The next day was very similar to the first with excellent conditions but with a bit more wind.  I made sure that I had grabbed the right pair of sunglasses and when Steve called out a cruiser over there or one up on it's nose farther out, I had a much easier time seeing the carp and visualizing the orientation of the fish as well.  Being able to call back to Steve that the carp we were both looking at was nose down to the left or the head of that sun bathing carp was facing right, made a ton of difference throughout the day.  I was a lot more confident in where to try to place my fly when casting.   

Halfway through the day Steve casually mentioned that I seemed to be seeing the carp much better than the day before and I agreed.  I would have never thought that a lens color would have made so much of a difference but they clearly did.  Lesson learned.  I still blew a lot of shots but seeing where to cast instead of approaching it blind was still better than the day prior.

Just a few weeks ago and I was again on Beaver Island, however the weather conditions were a lot different on this trip with gray days, fog, and rain.  I ended up wearing a pair of Corbina frames with the Sunrise 580P lenses almost everyday I was there.  This is a specialty high contrast lens that I have been wearing a lot since last fall and they are very useful for early mornings, evenings, and on flat gray days with little or no sun.  This trip was completely different than the last two and I was glad to have the Sunrise lenses along as they saved the day. 

I realize that purchasing a half dozen different pairs of sunglasses with every lens type available is not an option when we're talking $100 to $250 a pair but I want to mention these few ideas.

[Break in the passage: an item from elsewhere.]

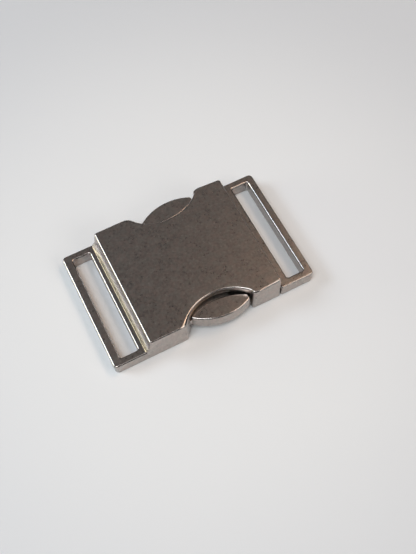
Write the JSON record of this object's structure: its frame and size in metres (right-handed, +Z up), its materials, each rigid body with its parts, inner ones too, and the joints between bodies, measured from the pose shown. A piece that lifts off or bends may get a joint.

First, having one pair of premium sunglasses with lenses that match the conditions that you fish most is very important.  A good pair of sunglasses will allow you to see fish that you haven't seen before.  There is a noticed difference between a good pair of sunglasses over the cheapees on the rack beside the register at your local fly shop.  I know a lot of guys who are nervous about spending that much on a pair of sunglasses, since they've had a history of breaking or losing previous pairs of sunglasses, but I'm proof that if you make the investment on a pair of sunglasses that you'll remember to put them in their protective case and in a safe spot every time they are not on your face.   

Second, adding a second pair of sunglasses with high contrast lens, such as the Sunrise lens, can be more useful than you might at first realize.  You'll start and end the day with this pair of sunglasses and you might even wear them all day long on limited sun days.  I've gotten so that even on days that are a mix of sun and clouds that they are completely fine to wear instead of switching back and forth between a second pair.  I'll never not have a pair of them in my gear bag as these lenses literally turn the lights on above and below the water allowing for much better vision and are needed for eye protection as well when flies are flying past your face.    

Third, if you are planning for a big trip, especially where sight fishing is involved, it's very possible that your time on the water will be that much better if you have the correct lens for seeing the fish.  There are few things as frustrating as when the guide can see a fish, and is excitedly calling it out, and you're standing at the front of the boat saying "Where? Where?" as you get ready to cast blindly.

In this case, seeing is believing.    

Want to know more about the lenses in your sunglasses and what makes them work?  Give a listen to a recent Itinerant Angler podcast where Zach Matthews interviews Ed Moody of Costa Sunglasses.  Of course a lot of the talk in the interview speaks specifically to the technology and lenses that Costa uses in their sunglasses but there is a lot of general information as well that you might find helpful in choosing your next pair of sunglasses.

All the sunglasses that were a part of this review were made by Costa and were either provided for demo and review or purchased at full price on my own dime.

Check out the Costa website to see the wide array of styles but even more importantly the lenses that they offer.  The Lenses and Lens Color Selector pages of the Costa website are very helpful in determining which lenses might be the best for you and the fishing that you do.


Lance Milks said...

Hey Cameron, I always preach about how important lens color is. I wear Natives (same company as Costa) and have there new N3 lens in copper. I cant tell you how many times I've been guiding and can easily see fish that my clients can't. Even though they are wearing even more expensive glasses. All of the crew that I fish with regularly have switched to Natives as well. Great write up.

Lance Milks said...

Oh, and to your point about not buying a bunch of different glasses. You can get extra lenses for Natives since they are made so you can switch them out.

Holdens said...

+1 on Zach's podcast. One of his best.